>>>>>
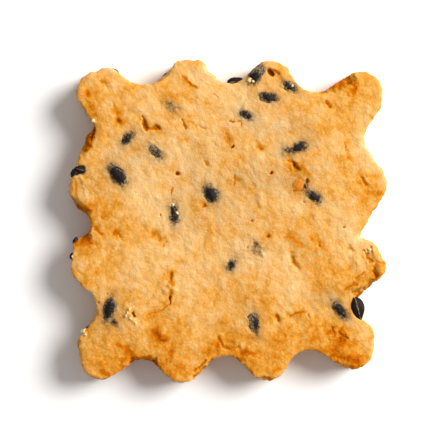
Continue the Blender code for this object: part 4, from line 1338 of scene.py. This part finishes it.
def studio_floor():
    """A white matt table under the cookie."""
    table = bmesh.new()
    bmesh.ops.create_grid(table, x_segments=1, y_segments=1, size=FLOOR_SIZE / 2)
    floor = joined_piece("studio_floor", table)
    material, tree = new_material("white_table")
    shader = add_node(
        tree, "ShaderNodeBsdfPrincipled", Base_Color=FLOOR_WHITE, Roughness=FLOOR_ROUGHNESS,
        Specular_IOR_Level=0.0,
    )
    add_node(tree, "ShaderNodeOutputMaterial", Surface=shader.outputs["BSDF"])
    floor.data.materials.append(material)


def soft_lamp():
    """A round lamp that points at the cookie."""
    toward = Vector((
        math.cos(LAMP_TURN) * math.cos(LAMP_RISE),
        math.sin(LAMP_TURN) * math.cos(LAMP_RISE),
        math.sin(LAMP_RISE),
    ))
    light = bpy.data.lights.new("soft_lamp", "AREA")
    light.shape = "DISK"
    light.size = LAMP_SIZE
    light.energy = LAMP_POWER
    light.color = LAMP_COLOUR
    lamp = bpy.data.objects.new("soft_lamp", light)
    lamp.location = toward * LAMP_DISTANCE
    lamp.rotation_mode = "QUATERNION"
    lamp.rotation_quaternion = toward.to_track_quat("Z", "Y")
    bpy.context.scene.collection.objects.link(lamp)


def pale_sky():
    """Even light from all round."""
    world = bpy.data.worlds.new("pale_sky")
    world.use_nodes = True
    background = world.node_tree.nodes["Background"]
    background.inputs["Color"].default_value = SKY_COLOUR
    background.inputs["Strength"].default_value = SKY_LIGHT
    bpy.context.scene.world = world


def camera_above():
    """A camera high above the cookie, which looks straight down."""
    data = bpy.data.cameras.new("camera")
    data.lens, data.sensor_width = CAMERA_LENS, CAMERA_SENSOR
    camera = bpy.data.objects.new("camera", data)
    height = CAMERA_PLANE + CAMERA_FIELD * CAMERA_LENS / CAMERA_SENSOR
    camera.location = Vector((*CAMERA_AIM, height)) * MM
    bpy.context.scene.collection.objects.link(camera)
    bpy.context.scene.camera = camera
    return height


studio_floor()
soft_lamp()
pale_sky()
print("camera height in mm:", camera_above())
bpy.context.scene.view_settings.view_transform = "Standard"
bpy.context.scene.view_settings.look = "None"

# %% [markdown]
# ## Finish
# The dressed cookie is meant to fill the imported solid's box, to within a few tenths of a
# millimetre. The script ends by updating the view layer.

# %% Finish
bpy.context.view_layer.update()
<<<<<
Task instructions ▸
Write out the material exactly as given.

Result ▸
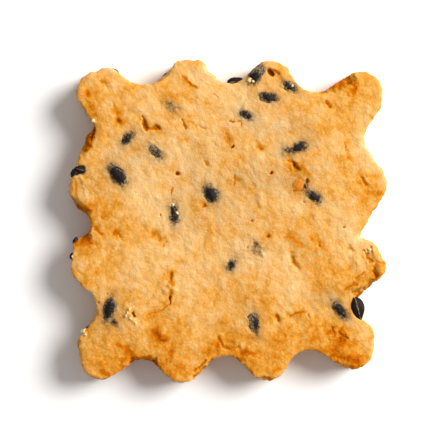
Continue the Blender code for this object: part 4, from line 1338 of scene.py. This part finishes it.
def studio_floor():
    """A white matt table under the cookie."""
    table = bmesh.new()
    bmesh.ops.create_grid(table, x_segments=1, y_segments=1, size=FLOOR_SIZE / 2)
    floor = joined_piece("studio_floor", table)
    material, tree = new_material("white_table")
    shader = add_node(
        tree, "ShaderNodeBsdfPrincipled", Base_Color=FLOOR_WHITE, Roughness=FLOOR_ROUGHNESS,
        Specular_IOR_Level=0.0,
    )
    add_node(tree, "ShaderNodeOutputMaterial", Surface=shader.outputs["BSDF"])
    floor.data.materials.append(material)


def soft_lamp():
    """A round lamp that points at the cookie."""
    toward = Vector((
        math.cos(LAMP_TURN) * math.cos(LAMP_RISE),
        math.sin(LAMP_TURN) * math.cos(LAMP_RISE),
        math.sin(LAMP_RISE),
    ))
    light = bpy.data.lights.new("soft_lamp", "AREA")
    light.shape = "DISK"
    light.size = LAMP_SIZE
    light.energy = LAMP_POWER
    light.color = LAMP_COLOUR
    lamp = bpy.data.objects.new("soft_lamp", light)
    lamp.location = toward * LAMP_DISTANCE
    lamp.rotation_mode = "QUATERNION"
    lamp.rotation_quaternion = toward.to_track_quat("Z", "Y")
    bpy.context.scene.collection.objects.link(lamp)


def pale_sky():
    """Even light from all round."""
    world = bpy.data.worlds.new("pale_sky")
    world.use_nodes = True
    background = world.node_tree.nodes["Background"]
    background.inputs["Color"].default_value = SKY_COLOUR
    background.inputs["Strength"].default_value = SKY_LIGHT
    bpy.context.scene.world = world


def camera_above():
    """A camera high above the cookie, which looks straight down."""
    data = bpy.data.cameras.new("camera")
    data.lens, data.sensor_width = CAMERA_LENS, CAMERA_SENSOR
    camera = bpy.data.objects.new("camera", data)
    height = CAMERA_PLANE + CAMERA_FIELD * CAMERA_LENS / CAMERA_SENSOR
    camera.location = Vector((*CAMERA_AIM, height)) * MM
    bpy.context.scene.collection.objects.link(camera)
    bpy.context.scene.camera = camera
    return height


studio_floor()
soft_lamp()
pale_sky()
print("camera height in mm:", camera_above())
bpy.context.scene.view_settings.view_transform = "Standard"
bpy.context.scene.view_settings.look = "None"

# %% [markdown]
# ## Finish
# The dressed cookie is meant to fill the imported solid's box, to within a few tenths of a
# millimetre. The script ends by updating the view layer.

# %% Finish
bpy.context.view_layer.update()